キミよ歩いて考えろ/宇井 純
 東京オリンピックのころからの高度経済成長時代は、公害問題なくしては、あり得ない経済発展でした。昭和48年ころから、東京農工大をはじめとして、各地の大学に「環境」という名の付く学部や学科がつくられました。私も、そのコトバにあこがれて、北海道へ渡ってきたのですが、浪人時代をニセ学生としてすごしてきた友人からのアドバイスは、衝撃的でした。「環境問題」という言葉はとても現代的であり、問題を包み隠してしまう言葉だと。

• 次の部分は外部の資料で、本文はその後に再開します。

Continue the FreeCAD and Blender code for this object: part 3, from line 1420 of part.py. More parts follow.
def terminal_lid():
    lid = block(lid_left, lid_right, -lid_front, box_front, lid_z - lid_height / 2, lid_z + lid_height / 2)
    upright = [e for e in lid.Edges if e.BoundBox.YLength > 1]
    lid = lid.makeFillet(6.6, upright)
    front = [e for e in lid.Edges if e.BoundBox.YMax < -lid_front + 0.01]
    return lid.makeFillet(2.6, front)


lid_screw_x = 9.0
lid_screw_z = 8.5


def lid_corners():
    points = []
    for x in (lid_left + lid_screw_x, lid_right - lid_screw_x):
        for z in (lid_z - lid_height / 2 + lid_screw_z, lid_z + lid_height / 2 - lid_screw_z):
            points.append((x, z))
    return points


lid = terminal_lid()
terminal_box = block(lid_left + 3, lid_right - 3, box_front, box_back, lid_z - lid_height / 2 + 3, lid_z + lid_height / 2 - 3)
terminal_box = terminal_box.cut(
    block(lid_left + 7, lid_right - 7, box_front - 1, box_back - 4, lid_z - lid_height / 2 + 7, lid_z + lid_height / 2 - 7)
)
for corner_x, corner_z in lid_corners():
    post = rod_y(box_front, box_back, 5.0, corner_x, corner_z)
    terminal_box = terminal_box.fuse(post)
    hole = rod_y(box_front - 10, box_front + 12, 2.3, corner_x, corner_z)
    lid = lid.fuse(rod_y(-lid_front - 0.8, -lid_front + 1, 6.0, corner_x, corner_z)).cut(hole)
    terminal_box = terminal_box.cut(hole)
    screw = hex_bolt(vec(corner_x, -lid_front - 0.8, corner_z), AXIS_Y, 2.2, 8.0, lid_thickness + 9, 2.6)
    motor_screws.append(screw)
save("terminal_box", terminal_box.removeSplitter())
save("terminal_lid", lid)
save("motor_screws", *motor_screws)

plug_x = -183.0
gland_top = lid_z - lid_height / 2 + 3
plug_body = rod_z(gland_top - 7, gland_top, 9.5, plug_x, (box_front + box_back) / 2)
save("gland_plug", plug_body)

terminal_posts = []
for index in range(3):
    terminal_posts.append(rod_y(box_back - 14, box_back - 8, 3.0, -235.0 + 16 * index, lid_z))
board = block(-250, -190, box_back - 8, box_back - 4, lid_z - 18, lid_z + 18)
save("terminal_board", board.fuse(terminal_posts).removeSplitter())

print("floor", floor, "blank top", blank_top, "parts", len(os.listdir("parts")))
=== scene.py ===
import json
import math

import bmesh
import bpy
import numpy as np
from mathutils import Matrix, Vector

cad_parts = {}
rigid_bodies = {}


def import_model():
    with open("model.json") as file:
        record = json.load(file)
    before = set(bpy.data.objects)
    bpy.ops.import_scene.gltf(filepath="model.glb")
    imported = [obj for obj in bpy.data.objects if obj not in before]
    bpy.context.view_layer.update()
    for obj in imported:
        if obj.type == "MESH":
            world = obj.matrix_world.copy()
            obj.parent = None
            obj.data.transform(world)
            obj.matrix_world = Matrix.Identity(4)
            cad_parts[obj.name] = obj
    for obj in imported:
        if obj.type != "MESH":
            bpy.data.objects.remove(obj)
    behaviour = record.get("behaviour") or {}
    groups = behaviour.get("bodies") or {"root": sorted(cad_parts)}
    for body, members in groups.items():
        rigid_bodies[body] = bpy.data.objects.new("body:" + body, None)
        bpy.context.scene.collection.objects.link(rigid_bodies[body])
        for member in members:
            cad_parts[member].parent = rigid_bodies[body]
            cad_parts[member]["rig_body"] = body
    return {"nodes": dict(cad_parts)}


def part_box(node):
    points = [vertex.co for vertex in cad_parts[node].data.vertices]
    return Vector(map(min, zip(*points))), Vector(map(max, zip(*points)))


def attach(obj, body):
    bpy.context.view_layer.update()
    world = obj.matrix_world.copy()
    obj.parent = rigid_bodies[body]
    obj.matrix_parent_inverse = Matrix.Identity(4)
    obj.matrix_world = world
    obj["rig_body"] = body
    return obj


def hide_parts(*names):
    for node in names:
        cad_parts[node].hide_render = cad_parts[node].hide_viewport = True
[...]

 東京大学での自主講座をまとめた「公害原論」を読むと、学生たちや(ニセ学生を含む)一般の方の熱気が伝わってきます。東大に反旗を翻した宇井助手が、国や大学からの圧力を跳ね返して水俣の被害者たちと闘った様子や、「公害」という社会構造に根ざした問題に取り組んでいる熱い思いが感じられます。

 で、この本は、そんな難しくなりがちな問題にどうして関わるようになったのか、という宇井氏の足跡を子供のころからのことが、書かれています。

 大学卒業後、一度は民間での技術者を経験し、その後、助手として大学の研究生活に戻った宇井氏は、水俣病に取り組むことで大学からにらまれて、万年助手となってしまうのですが、定年目前に沖縄大学の教授となって、現在に至っています。

 帯広へは、一度、札内ダムの問題でパネリストとして講演されたことがあります。そのときの説得力のあるおちついた口調が印象的でした。